The universe of PV solar cases

However, before discussing the Award and its potential effects on future outcomes, it is important to provide some level of precision about where this case sits in relation to the more than three dozen investment treaty arbitrations that have been initiated to date in relation to the revocation or modification of PV solar incentivization schemes among select EU Member States.

First of all, there are currently 39 investment treaty arbitrations that have been filed. There are 27 cases against Spain (the most recent registration in November 2015), 7 cases against the Czech Republic (the most recent registration in June 2013), and 5 cases against Italy (the most recent registration in December 2015).

In addition to the diversity among respondent states, there is also a diversity in relation to the arbitral institution used (26 ICSID, 9 UNICTRAL, 4 SCC) and the timing of the initiation of the cases (1 in 2011, none in 2012, 11 in 2013, 6 in 2014, and 21 in 2015). The only area where there is no diversity among the claims initiated is in regard to the legal instrument that forms the basis of the claim and the nationality of the investor-claimants: all 39 cases are based on the Energy Charter Treaty (ECT) and all of the claimants are from Western European EU Member States.

Distinctions in the timing of claim initiation

The key to understanding the outcomes in these cases will be in the distinctions between when the claims were initiated and against which State. For example, the 7 Czech Republic cases were all brought in 2013 and relate to claims stemming from the imposition of a special (and facially discriminatory) claw-back tax of 28% that only applied to investors with PV solar projects that came online in 2008 or 2009 (the years when the majority of PV solar investment was made in the sector).
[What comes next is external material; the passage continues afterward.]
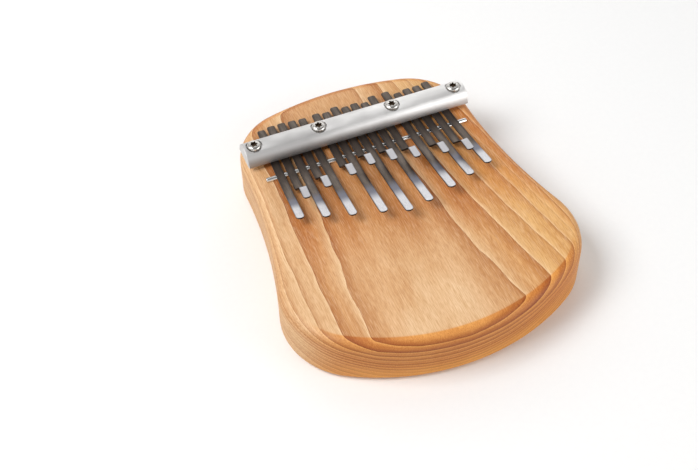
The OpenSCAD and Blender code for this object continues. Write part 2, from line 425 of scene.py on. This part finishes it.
def spring_steel():
    """Tempered strip, dark where the heat has left it and ground bright towards its tip."""
    g = Graph("spring_steel_tempered")
    where = g.object_mm()
    y = g.split(where)[1]
    polish = g.node("Attribute", {}, attribute_name="polish").outputs["Fac"]
    across = g.math("ABSOLUTE", g.node("Attribute", {}, attribute_name="across").outputs["Fac"])
    grain = g.noise(where, (5.0, 0.15, 5.0), detail=3.0, roughness=0.65)
    stain = g.noise(where, (0.35, 0.12, 0.35), detail=2.0)

    # Heat-darkened steel: browner in patches and darker along its rims; towards the bar, painted shade
    # for the bar's shadow
    dark = g.mix(g.remap(stain, 0.3, 0.7), (0.135, 0.112, 0.095, 1), (0.240, 0.200, 0.170, 1))
    dark = g.mix(g.remap(grain, 0.3, 0.7, 0.0, 0.35), dark, (0.05, 0.042, 0.04, 1))
    rim = g.remap(g.add(across, g.times(g.add(grain, -0.5), 0.7)), 0.35, 0.95)
    dark = g.mix(g.times(rim, 0.6), dark, (0.045, 0.037, 0.034, 1))
    # Painted shadow of the bar, from in front of the rod to under the bar
    painted_bar_shadow = g.times(g.remap(y, 16.0, 42.0, smooth=True), g.remap(y, 60.0, 52.0))
    dark = g.darken(painted_bar_shadow, dark, (0.34, 0.31, 0.30, 1))

    # Through a blued stretch to the ground tip; the edges are darkened, and the upright sides get
    # painted shade
    blued = g.mix(g.remap(polish, 0.0, 0.45, smooth=True), dark, (0.20, 0.20, 0.235, 1))
    silver = g.mix(g.remap(grain, 0.3, 0.75), (0.74, 0.73, 0.75, 1), (0.50, 0.50, 0.52, 1))
    ground = g.math("ADD", polish, g.times(g.add(grain, -0.5), 0.3), clamp=True)
    tone = g.mix(g.remap(ground, 0.48, 0.92, smooth=True), blued, silver)
    tone = g.mix(g.remap(across, 0.82, 1.0, 0.0, 0.5), tone, (0.08, 0.08, 0.085, 1))
    # Painted shade: faces that turn upright, the strip's sides and ends, are made near black
    level = g.math("ABSOLUTE", g.split(g.normal())[2])
    tone = g.mix(g.remap(level, 0.55, 0.20), tone, (0.045, 0.04, 0.042, 1))
    g.set(Base_Color=tone, Metallic=1.0)
    g.set(Roughness=g.remap(grain, 0.2, 0.8, 0.27, 0.42))
    g.bump(grain, 0.00002, 0.4)
    return g.material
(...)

The 5 Italian cases were all brought in 2014 and 2015 and likely relate to changes in the ways PV solar projects were to be subsidized. It wasn’t until late 2014, however, that major retroactive measures were taken. This means that the first cases – brought in early 2014 – and the later cases – as recently as December 2015 – will be claiming violations of the ECT according to very different legislative and regulatory changes.

This is likely what will happen in the Spanish cases as well. In Spain, the changes to the regulatory and legislative framework governing the subsidization of the PV solar sector through feed-in tariffs was progressively restricted through a series of changes beginning in 2010 and not stopping until 2014. This means that the timing of claim initiation in all of the Spanish cases will be critical and is likely to create substantial differences in outcomes.

For example, it is likely that the claims brought in 2011 and 2013 (including the Charanne case) are less likely to result in successful outcomes for the investor-claimants, while the later cases (ie, those filed in late 2014 and 2015) might be more likely to result in violations to the ECT because the claims in those cases are be based on the more severe regulatory changes that occurred in 2013 and 2014.

Different measures, different outcomes?

What this means for investment treaty arbitration is that many of these cases are likely to come to vastly different results. But this will not necessarily mean that investment treaty arbitration is incapable of rendering consistent decisions across tribunals. Rather, the different outcomes in these cases will turn on the timing and the severity of the regulatory changes made by the State vis-à-vis when the investor-claimant chose to initiate its arbitration claim.

Because the Charanne case was initiated in early 2013, its claims focused on a pair of laws passed in 2010 that scaled back some of the incentives offered to investors in the PV solar sector in Spain, but could not be considered retroactive, only retrospective. In essence, these changes to the feed-in tariff scheme included limits on the amount of energy that could be fed into the grid and a new grid access fee. These changes had a significant impact on the profitability of PV solar projects in Spain but were not of the severity that would come with more changes in 2013 and 2014.

In other words, it is not surprising that the Tribunal in the Charanne case did not find a violation of the legitimate expectations of the investor. It would have been unreasonable to expect – absent a specific contractual guarantee between the investor and the state – that the regulatory and legislative environment governing PV solar projects would remain static and completely unchanged for the life of the project. The tribunal found that there had been no violation of the FET standard and no that there was no expropriation either.

However, the changes that were made in 2013 and 2014 to Spain’s PV solar feed-in tariff scheme are of the type that are typically found to violate international investment agreements. These include reductions in the promised feed-in tariffs to rates below what is required for the operation of a going concern; and the imposition of various claw-back taxes aimed at remedying the over-incentivization of PV solar projects. These changes bankrupted a large number of PV solar projects in Spain and has resulted in hundreds of thousands of domestic lawsuits concerning the legality of the measures taken by the Spanish state.

Concluding words of caution

It is very likely that the investment treaty arbitrations filed against Spain in 2013 and 2014 will have a considerably higher chance of successfully demonstrating that Spain indeed violated its obligations under the ECT. But we will have to wait a number of years for all of these decisions to be decided. For now, the Charanne Award provides some preliminary evidence that proving violations of the ECT in this context will not be as straight-forward as some investors may have initially imagined.  

With that said – and despite the fact that Spain will surely use this Award as evidence that it should win on all of its claims – caution should be laid in terms of relying on this Award as the ultimate predictor of outcomes in the 38 cases that will follow given the diversity and timing of the claims being made.